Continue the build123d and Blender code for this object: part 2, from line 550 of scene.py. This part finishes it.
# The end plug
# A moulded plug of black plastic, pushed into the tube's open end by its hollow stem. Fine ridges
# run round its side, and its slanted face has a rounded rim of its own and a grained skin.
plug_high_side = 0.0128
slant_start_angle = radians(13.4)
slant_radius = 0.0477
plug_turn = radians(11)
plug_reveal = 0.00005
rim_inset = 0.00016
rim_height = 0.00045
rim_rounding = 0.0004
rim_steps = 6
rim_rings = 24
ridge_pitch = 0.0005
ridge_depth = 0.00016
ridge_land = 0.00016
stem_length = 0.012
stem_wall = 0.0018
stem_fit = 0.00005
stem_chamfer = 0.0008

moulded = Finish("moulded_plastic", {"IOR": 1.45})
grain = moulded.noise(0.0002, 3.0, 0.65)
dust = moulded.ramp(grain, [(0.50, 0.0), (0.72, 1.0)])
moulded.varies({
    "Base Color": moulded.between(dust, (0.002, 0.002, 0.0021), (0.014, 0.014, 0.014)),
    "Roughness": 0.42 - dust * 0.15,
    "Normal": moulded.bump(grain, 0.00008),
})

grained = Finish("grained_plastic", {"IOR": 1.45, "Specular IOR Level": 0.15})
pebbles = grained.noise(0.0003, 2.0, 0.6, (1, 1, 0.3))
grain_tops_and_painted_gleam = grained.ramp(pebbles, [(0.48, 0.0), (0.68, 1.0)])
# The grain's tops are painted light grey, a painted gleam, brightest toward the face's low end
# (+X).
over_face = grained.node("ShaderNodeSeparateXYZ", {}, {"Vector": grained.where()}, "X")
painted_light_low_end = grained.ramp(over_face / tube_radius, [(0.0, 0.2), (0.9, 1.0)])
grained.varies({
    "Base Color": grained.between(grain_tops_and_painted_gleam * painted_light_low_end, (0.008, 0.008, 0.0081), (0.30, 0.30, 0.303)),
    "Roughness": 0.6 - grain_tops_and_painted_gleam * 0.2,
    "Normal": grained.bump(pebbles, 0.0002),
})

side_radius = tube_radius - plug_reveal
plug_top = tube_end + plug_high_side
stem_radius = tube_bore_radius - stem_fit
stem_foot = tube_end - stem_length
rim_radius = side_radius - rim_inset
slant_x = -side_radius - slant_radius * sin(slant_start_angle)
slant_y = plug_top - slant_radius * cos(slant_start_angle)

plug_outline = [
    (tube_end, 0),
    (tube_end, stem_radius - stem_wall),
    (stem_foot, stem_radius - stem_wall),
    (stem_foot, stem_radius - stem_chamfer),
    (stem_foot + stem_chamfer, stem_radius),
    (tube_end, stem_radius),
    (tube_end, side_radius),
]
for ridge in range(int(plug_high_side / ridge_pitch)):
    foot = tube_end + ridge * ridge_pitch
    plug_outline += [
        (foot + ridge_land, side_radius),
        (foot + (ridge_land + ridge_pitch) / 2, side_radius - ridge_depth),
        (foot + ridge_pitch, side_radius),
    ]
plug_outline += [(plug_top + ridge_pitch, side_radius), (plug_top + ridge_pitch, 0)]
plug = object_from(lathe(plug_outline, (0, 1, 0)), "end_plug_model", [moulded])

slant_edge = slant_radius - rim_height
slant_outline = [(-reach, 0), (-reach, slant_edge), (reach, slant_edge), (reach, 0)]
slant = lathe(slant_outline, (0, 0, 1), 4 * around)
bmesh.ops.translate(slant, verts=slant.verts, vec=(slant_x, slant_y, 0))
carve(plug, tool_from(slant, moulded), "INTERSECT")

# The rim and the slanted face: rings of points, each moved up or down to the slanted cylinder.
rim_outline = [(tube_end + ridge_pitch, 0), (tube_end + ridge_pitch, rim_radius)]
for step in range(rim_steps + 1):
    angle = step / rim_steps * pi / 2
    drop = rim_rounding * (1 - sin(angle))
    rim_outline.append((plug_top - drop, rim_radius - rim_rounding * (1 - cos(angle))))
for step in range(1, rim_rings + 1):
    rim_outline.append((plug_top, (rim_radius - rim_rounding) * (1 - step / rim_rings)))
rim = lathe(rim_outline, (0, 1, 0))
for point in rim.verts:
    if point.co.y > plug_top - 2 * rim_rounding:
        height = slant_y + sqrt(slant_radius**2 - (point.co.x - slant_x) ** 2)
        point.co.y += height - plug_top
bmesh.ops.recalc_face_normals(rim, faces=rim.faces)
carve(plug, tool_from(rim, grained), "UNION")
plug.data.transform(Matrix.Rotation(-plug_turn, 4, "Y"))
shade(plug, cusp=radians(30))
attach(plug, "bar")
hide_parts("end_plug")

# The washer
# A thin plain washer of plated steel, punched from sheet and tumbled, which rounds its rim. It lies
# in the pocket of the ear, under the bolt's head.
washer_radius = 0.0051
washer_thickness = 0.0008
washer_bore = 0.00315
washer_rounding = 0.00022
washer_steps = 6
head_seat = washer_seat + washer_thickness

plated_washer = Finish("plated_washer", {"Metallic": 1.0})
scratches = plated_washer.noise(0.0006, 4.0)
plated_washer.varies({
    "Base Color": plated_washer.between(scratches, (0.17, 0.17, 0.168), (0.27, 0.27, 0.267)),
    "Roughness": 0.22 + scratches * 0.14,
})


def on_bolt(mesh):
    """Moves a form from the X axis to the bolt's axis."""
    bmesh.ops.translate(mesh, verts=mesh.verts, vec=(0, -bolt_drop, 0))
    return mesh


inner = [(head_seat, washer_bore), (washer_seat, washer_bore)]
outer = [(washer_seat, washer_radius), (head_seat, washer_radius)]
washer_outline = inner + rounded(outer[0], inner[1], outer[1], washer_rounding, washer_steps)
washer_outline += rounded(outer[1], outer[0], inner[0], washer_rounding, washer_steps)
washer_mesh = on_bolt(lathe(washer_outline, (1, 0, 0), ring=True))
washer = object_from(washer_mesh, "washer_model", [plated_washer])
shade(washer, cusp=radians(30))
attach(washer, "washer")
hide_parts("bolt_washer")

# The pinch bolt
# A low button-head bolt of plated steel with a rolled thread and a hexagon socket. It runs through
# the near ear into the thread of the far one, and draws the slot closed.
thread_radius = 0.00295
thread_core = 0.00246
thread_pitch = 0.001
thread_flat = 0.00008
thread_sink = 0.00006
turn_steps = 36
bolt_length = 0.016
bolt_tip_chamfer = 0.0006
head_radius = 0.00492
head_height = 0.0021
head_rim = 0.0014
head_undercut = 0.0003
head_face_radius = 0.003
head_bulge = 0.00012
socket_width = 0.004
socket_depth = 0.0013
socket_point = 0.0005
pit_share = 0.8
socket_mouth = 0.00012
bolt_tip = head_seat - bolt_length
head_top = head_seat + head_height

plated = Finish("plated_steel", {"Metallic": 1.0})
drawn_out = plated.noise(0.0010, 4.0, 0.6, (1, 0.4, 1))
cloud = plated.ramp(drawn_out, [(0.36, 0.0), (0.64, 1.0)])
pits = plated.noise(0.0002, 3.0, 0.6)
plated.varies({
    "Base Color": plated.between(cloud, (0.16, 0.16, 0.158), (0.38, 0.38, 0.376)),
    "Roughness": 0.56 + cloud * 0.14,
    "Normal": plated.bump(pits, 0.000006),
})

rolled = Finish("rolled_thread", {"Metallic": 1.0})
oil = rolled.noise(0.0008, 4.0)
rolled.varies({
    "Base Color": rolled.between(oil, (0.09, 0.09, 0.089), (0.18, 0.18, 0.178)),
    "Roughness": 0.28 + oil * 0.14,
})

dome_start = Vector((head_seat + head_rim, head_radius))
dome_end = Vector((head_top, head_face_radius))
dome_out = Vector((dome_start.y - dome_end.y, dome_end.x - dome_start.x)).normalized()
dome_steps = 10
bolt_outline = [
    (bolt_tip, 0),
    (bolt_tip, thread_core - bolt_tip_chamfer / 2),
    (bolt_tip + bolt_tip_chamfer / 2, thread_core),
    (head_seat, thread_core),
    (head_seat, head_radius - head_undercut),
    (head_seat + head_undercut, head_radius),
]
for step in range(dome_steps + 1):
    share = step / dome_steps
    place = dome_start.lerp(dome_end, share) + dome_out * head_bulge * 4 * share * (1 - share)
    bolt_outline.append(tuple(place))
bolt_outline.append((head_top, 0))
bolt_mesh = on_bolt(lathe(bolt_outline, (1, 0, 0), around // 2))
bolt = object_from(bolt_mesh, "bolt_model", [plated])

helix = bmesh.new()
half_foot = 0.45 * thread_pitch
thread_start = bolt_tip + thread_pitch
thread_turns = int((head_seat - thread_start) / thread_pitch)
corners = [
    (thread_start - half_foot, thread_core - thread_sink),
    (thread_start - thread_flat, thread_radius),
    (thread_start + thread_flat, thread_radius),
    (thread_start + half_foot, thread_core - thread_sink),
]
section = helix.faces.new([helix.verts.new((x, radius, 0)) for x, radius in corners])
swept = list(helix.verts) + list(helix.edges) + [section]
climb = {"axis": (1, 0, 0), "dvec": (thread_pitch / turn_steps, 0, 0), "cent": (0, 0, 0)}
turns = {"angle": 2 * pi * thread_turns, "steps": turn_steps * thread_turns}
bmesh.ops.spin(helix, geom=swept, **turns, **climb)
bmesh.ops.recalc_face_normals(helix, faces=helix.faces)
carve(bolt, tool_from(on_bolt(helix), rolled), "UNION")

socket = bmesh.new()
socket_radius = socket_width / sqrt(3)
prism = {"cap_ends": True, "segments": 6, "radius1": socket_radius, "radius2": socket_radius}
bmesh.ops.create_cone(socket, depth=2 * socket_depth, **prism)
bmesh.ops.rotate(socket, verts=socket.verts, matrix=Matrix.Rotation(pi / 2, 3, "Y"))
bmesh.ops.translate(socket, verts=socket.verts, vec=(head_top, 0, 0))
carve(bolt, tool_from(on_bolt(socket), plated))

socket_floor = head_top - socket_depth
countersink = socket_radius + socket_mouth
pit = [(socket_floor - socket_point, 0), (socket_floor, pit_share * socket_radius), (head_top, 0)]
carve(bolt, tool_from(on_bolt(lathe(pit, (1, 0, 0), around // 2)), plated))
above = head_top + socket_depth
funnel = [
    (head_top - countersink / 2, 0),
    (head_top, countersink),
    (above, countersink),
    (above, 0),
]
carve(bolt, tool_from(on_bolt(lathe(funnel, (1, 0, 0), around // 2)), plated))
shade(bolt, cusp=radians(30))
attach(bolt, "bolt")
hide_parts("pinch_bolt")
========================================
### Goal of the exercise
Copy out every line that includes the word "attach".

### Exercise response
attach(plug, "bar")
attach(washer, "washer")
attach(bolt, "bolt")